A: It is my view that USD 280 billion reserves is quite a lot, that is not the view that investors are taking towards India. We are hearing that if we do not get any FII inflow this year or if we get USD 5-10 billion of FII outflow on the back of Fed QE tapering, then even funding USD 70 billion current account deficit might be significantly difficult. Also, once that triggers currency depreciation, then that has its own ramifications for the economy which investors typically do not like. Even funding of the current account deficit is an issue that is top of investors' mind.
Q: I am going to focus on something which is little more near-term which is gross domestic product (GDP) data which is out in the next 10 days. One, what are your estimates with regards to that GDP figure and what is your estimate for the entire FY14 considering the amount of pressure that the INR has seen as well as the Reserve Bank of India measures?
A: For the first June quarter-ending, we are looking at below 5 percent print on the GDP that looks quite likely now. We have seen the manufacturing side showing negative growth for the quarter. Mostly likely, even the construction numbers will be lower and even from the service sector side, we haven’t seen very encouraging signs in this quarter.
Going forward, the critical issue is how long this monetary tightening continues. There is a thought in the market that since these measures have not been effective, the policy makers will be withdrawing them very soon.
However, if the policy makers think that this is the kind of protective shield against any kind of outflow following QE tapering, then they might stay longer than what market is anticipating today. In that case, we might have a significant downside risk to our GDP growth forecast of 5.5 percent. In any case we are reviving that number almost on a day to day basis because the real economy is getting impacted by the financial market turmoil that is for sure. Q: What is happening in the bond markets? One would have thought that 9.25 percent bonds could be attractive.

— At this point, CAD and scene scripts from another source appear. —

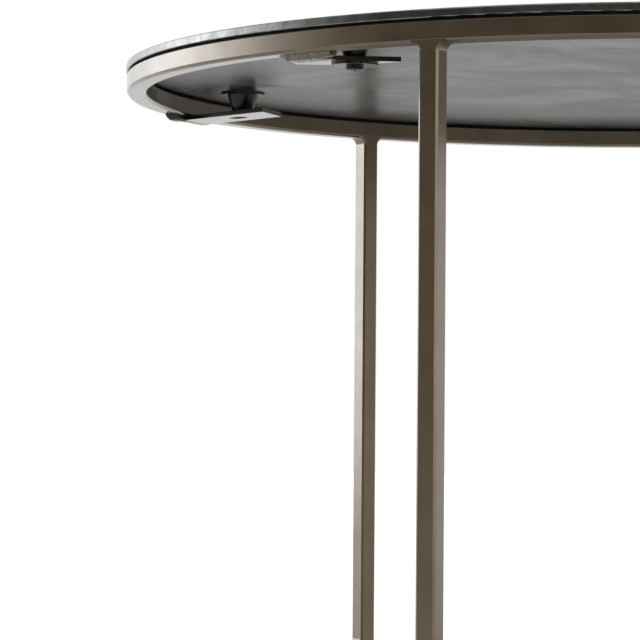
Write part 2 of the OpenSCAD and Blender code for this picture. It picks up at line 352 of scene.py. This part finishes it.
def lacquer_material(name, coat_rough, grind, tone, dull_normals=None):
    """Bronze lacquer over ground steel: fine flake, grinding lines along the bar, and rubbed spots."""
    material, graph, shader = new_material(name, coat_weight=1.0, coat_roughness=coat_rough, coat_ior=1.5)
    drift = graph.noise(14.0, 4.0, 0.6, 0.4)
    flake = graph.noise(2600.0, 1.0, 0.5)
    lines = graph.noise(3200.0, 3.0, 0.6, 0.0, graph.stretched(grind))
    color = graph.ramp(drift, [
        (0.32, tuple(tone * level for level in BRONZE_DARK)),
        (0.68, tuple(tone * level for level in BRONZE_LIGHT)),
    ])
    shine = graph.fade(flake, (0.60, 0.78), (0.0, 0.25))
    color = graph.mix(shine, color, BRONZE_WORN)
    rubbed = graph.fade(graph.noise(120.0, 6.0, 0.7, 0.6), (0.66, 0.80), (0.0, 0.20))
    color = graph.mix(rubbed, color, BRONZE_WORN)
    rough = graph.fade(graph.noise(45.0, 4.0, 0.6), (0.3, 0.7), (0.30, 0.40))
    normal = graph.bump(lines, 0.004 * MM, 0.6)
    normal = graph.bump(graph.noise(700.0, 2.0, 0.5), 0.008 * MM, 0.6, normal)
    normal = graph.bump(graph.noise(90.0, 3.0, 0.5), 0.03 * MM, 0.5, normal)
    # Painted shade: on one side of the table, faces that look down lose the coat and get rougher and greyer
    if dull_normals:
        place = graph.fade(graph.toward(DULL_SHADE_AXIS), DULL_SHADE_FROM)
        dull_shade = graph.math("MULTIPLY", place, graph.facing_down(dull_normals))
        graph.feed(shader.inputs["Coat Weight"], graph.math("SUBTRACT", 1.0, dull_shade))
        rough = graph.math("ADD", rough, graph.math("MULTIPLY", dull_shade, DULL_ROUGH))
        color = graph.mix(dull_shade, color, DULL_SHADE_COLOR)
    finish_material(graph, shader, color, rough, normal, BRONZE_METALLIC)
    return material


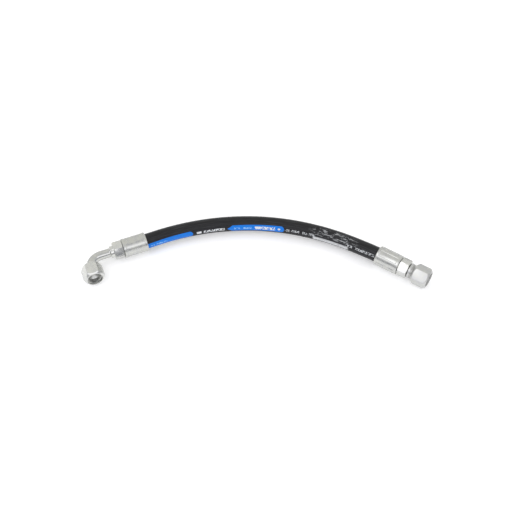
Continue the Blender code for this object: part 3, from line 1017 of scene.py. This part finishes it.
# %% [markdown]
# ## Table and light
#
# The assembly lies on a white table in soft studio light. The floor is one large plane that glows a little,
# so that it stays white. One broad lamp, high on the left, gives the soft shadows. Bright steel is seen
# mostly by what it reflects, so the rest of the light comes from the room itself: pale walls behind, darker
# ones low in front, and a bright strip high in front that draws the long highlights. More lamps could do the
# same, but each would add its own shadow.

# %% Floor and lights
LAMP_POWER = 2.2
DARK_WALL = (0.33, 0.34, 0.37, 1.0)
PALE_WALL = (0.90, 0.90, 0.88, 1.0)
CEILING = (0.78, 0.78, 0.80, 1.0)
STRIP_LIGHT = (1.60, 1.60, 1.67, 1.0)

bpy.ops.object.select_all(action="DESELECT")
bpy.ops.mesh.primitive_plane_add(size=6.0, location=(0.0, 0.0, -0.0001))
floor = bpy.context.object
floor.name = "table"
table_top = Shade("white_table")
table_top.shader.inputs["Base Color"].default_value = (0.92, 0.92, 0.92, 1.0)
table_top.shader.inputs["Roughness"].default_value = 0.7
table_top.shader.inputs["Specular IOR Level"].default_value = 0.1
table_top.shader.inputs["Emission Color"].default_value = (1.0, 1.0, 1.0, 1.0)
table_top.shader.inputs["Emission Strength"].default_value = 0.28
wear(floor, table_top.material)

LAMP_PLACE = Vector((-0.8, -0.3, 1.4))
bpy.ops.object.light_add(type="AREA", location=LAMP_PLACE)
lamp = bpy.context.object
lamp.name = "high_left"
lamp.data.shape = "SQUARE"
lamp.data.size = 0.8
lamp.data.energy = LAMP_POWER
lamp.rotation_euler = (-LAMP_PLACE).to_track_quat("-Z", "Y").to_euler()

studio = bpy.data.worlds.new("studio")
bpy.context.scene.world = studio
room = Shade("studio", studio)
direction = room.add("ShaderNodeTexCoord", output=0)
split = room.tree.nodes.new("ShaderNodeSeparateXYZ")
room.put(split.inputs[0], direction)
depth, rise = split.outputs[1], split.outputs[2]
to_back = room.add("ShaderNodeMapRange", {0: depth, 1: -0.2, 2: 0.4})
low_back = room.add("ShaderNodeMapRange", {0: rise, 1: 0.02, 2: 0.26})
low_front = room.add("ShaderNodeMapRange", {0: rise, 1: 0.16, 2: 0.52})
above = room.mix(to_back, CEILING, PALE_WALL)
height = room.add("ShaderNodeMix", {0: to_back, 2: low_front, 3: low_back})
walls = room.mix(height, DARK_WALL, above)
strip = room.band(rise, 0.46, 0.80, 0.05)
ahead = room.add("ShaderNodeMapRange", {0: depth, 1: -0.12, 2: -0.30})
strip_light = room.math("MULTIPLY", strip, ahead)
room.put(room.shader.inputs[0], room.mix(strip_light, walls, STRIP_LIGHT))
bpy.context.scene.view_settings.view_transform = "Standard"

This is way above the wholesale price index (WPI) number so clearly it is unnatural bond level that is available- Rs 85 for the 7.16 who would have thought it would be available at Rs 85. Why aren’t buyers coming in?
A: Firstly, the rupee depreciation has been much faster than any one could have anticipated so that is leading to pressure on the bond markets where people are correlating the forex move with the rates move.
The other is that there is now a thought process developing that with rising inflation, even if these measures are withdrawn by the RBI at some point of time, the withdrawal will not be complete withdrawal of the entire 150-200 basis point increase but maybe half of that.
That calibrated withdrawal would mean that even in the new equilibrium, the rates will probably be higher than what it used to be and that fear is putting pressure on bond yields. Furthermore, let’s not forget that August was the month of maximum supply. Since, we are also having commercial mortgage-backed securities (CMBS) along with the auctions, the little bit of hope that bond market had that some of the auctions will get cancelled has also turned out to be untrue. Because of all these reasons, we have seen significant pressure on the bond yields in the last couple of days. Q: Do you think that the RBI is worried about this kind of almost complete illiquidity in the bond markets and this fantastic yield and that might force them to rethink? Is this kind of a crisis situation in the bond markets or not?
A: Ideally, the monetary policy move in the text-book sense was to increase the short-term rates while keeping the long-term rates as close as possible to where it was. So, the idea was to invert the yield curve as much as possible. Unfortunately, what we have seen is kind of a parallel shift of the entire curve which was not the ideal situation for the policy makers.
Given the fact that the banking system holds a significant amount of duration, this kind of increase in yields will impact the profitability as well of the banking system. At some point in time, that might become a policy consideration. In my view this is not yet a crisis but this is probably not the kind of indented consequence of the policy makers that were taken last month.